An imaging system (70) as claimed in claim 15, arranged to transfer charge from the second charge storage means (74) to the photodetector means (71) and from the photodetector means (71) to the first storage means (731) to read out the second charge using the first readout means.
An imaging system (60) as claimed in any of claims 15 to 17, further comprising dump charge transfer control means (62) for transferring charge from the photodetector means (61) to dump drain means (63) arranged to vary an effective sensitivity of the photodetector means.
An imaging system as claimed in claim 18, further including scintillator means for converting radiation from the x-radiation source to output radiation suitable for detection by the photodetector means, the pixel structure being arranged for varying the effective sensitivity of the photodetector means by adjusting a duty cycle of a voltage applied to the dump charge transfer control means to match the output of the scintillator means to the sensitivity of the photodetector means by pulsing of both the dump gates and the transfer gates.
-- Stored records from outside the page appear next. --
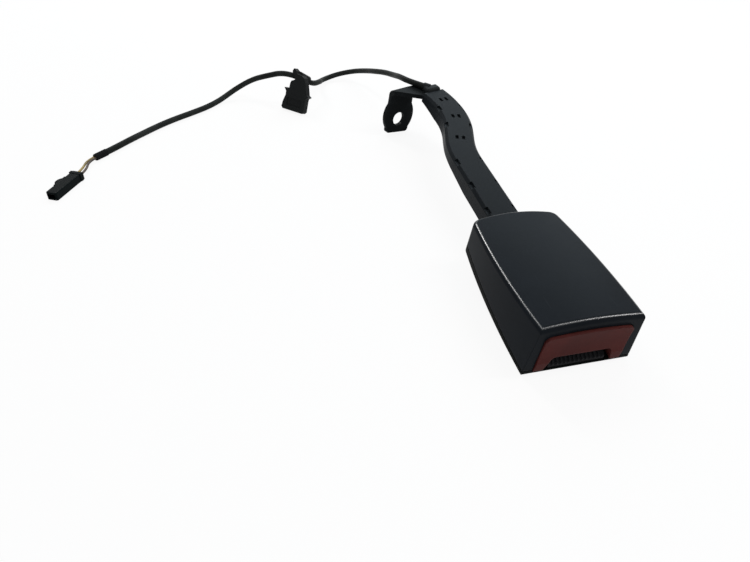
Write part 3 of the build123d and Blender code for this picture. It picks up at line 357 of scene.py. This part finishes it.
    def _edge_wear(self) -> bpy.types.NodeTree:
        """Build the rounding and wear of edges, and the rim band where finishes paint a highlight.

        Returns:
            The group, which puts out a normal rounded at edges, a worn mask along them and a mask
            of the rims that face up and outwards, the band where a highlight is painted.
        """
        shader, into, out = self._open(
            Effect.EDGE_WEAR, {"Radius": 0.0005, "Start": 0.03, "Scale": 300.0},
            ("Wear", "Rim", "Soft Normal"))
        soft = shader.add("ShaderNodeBevel", samples=4)
        shader.feed(soft, into, Radius="Radius")
        shader.link(soft.outputs["Normal"], out.inputs["Soft Normal"])
        geometry = shader.add("ShaderNodeNewGeometry")
        facing = shader.add("ShaderNodeVectorMath", operation="DOT_PRODUCT")
        shader.link(soft.outputs["Normal"], facing.inputs[0])
        shader.link(geometry.outputs["Normal"], facing.inputs[1])
        turned = shader.math("SUBTRACT", 1.0, facing.outputs["Value"])
        # Painted highlight band: rims whose object normal tilts about 30 degrees from straight up.
        axes = shader.add("ShaderNodeSeparateXYZ")
        shader.feed(axes, shader.add("ShaderNodeTexCoord"), Vector="Normal")
        off = shader.math("ABSOLUTE",
                          shader.math("SUBTRACT", axes.outputs["Z"], self.RIM_NORMAL_Z))
        rim = shader.math("SUBTRACT", 1.0, shader.math("MULTIPLY", off, self.RIM_FALL), clamp=True)
        shader.link(rim, out.inputs["Rim"])
        noise = shader.add("ShaderNodeTexNoise", Detail=4.0)
        shader.feed(noise, into, Vector="Vector", Scale="Scale")
        uneven = shader.math("SUBTRACT", noise.outputs["Fac"], self.WEAR_NOISE_MIDDLE)
        broken = shader.math("ADD", turned,
                             shader.math("MULTIPLY", uneven, self.WEAR_NOISE_SHARE))
        above = shader.math("SUBTRACT", broken, into.outputs["Start"])
        shader.link(shader.math("MULTIPLY", above, self.WEAR_GAIN, clamp=True),
                    out.inputs["Wear"])
        return shader.tree


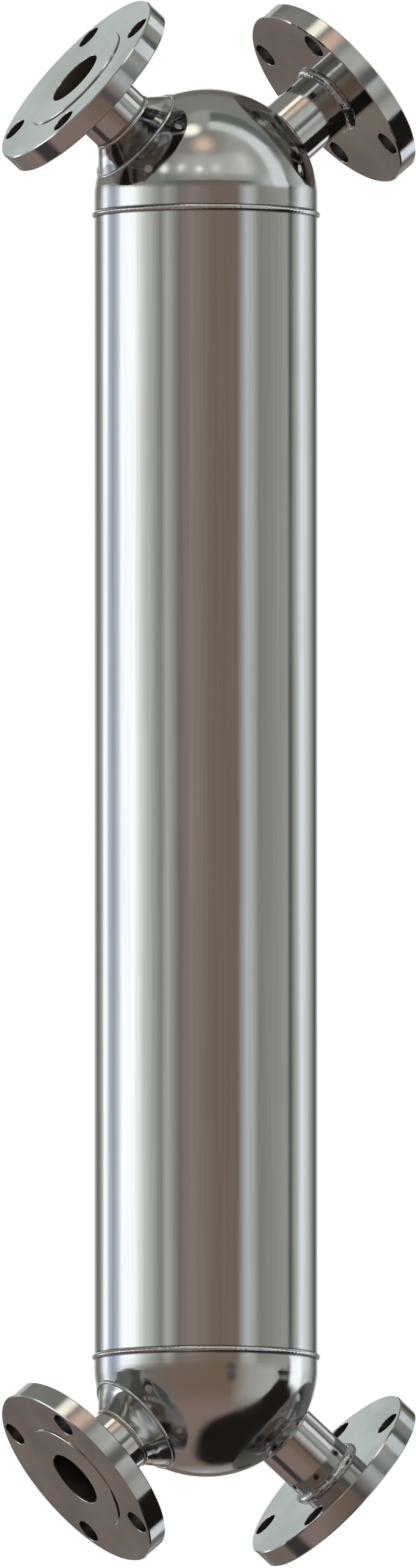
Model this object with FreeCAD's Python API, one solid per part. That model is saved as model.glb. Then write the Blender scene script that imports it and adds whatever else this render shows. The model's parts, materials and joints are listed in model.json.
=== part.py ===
import FreeCAD, Part
import math
import os

# Shell and tube heat exchanger with domed heads and four slanted flanged nozzles.
# Millimetres, +Z up along the shell's axis, nozzles in the XZ plane, tube side towards -X.
# Origin: centre of the raised face of the lower tube-side flange.

# Shell and heads
shell_outer_d = 159.0
shell_wall = 3.0
head_wall = 3.0
tangent_length = 840.6      # between the tangent lines of the two heads
head_height = 76.0          # from the tangent line to the crown, outside
dome_join = 6.0             # degrees up from the rim where the knuckle meets the round crown
upper_skirt = 14.4          # straight part of the upper head, tangent line to weld
lower_skirt = 9.5
girth_weld_width = 4.0
girth_weld_height = 2.0
girth_weld_root = 1.6       # gap between shell and head that the weld fills

# Nozzles
nozzle_angle = 40.0         # degrees above or below the horizontal
tube_side_inset = 4.3       # nozzle axis meets the shell axis this far inside the tangent line
shell_side_inset = 7.0
tube_side_reach = 131.4     # shell axis to flange face, along the nozzle
shell_side_reach = 136.9
pipe_outer_d = 48.3
pipe_wall = 2.6
pipe_projection = 4.0       # how far the shell-side pipe stands into the head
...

An imaging system as claimed in any of claims 15 to 19, wherein the photodetector means comprises a scintillator layer coupled to a pinned photodiode 51 or a photo-gate 71
An imaging system as claimed in any of claims 15 to 19, wherein the photodetector means comprises a photoconductor layer coupled to a diode.
An imaging system as claimed in any of claims 15 to 19, wherein the photodetector means comprises a pinned photodiode or a photo-gate which is intrinsically sensitive in that an imager signal is directly generated in the image pixel.
An imaging system (80) as claimed in any of claims 15 to 22, wherein the second charge storage means includes a storage gate (84).
An imaging system as claimed in any of claims 15 to 22, wherein at least one of the first and second charge storage means includes a sense node.
An image system comprising a sensor array comprising an imaging system as claimed in any of claims 15 to 24.
An image system as claimed in claim 25, arranged for intra-oral dental x-ray imaging.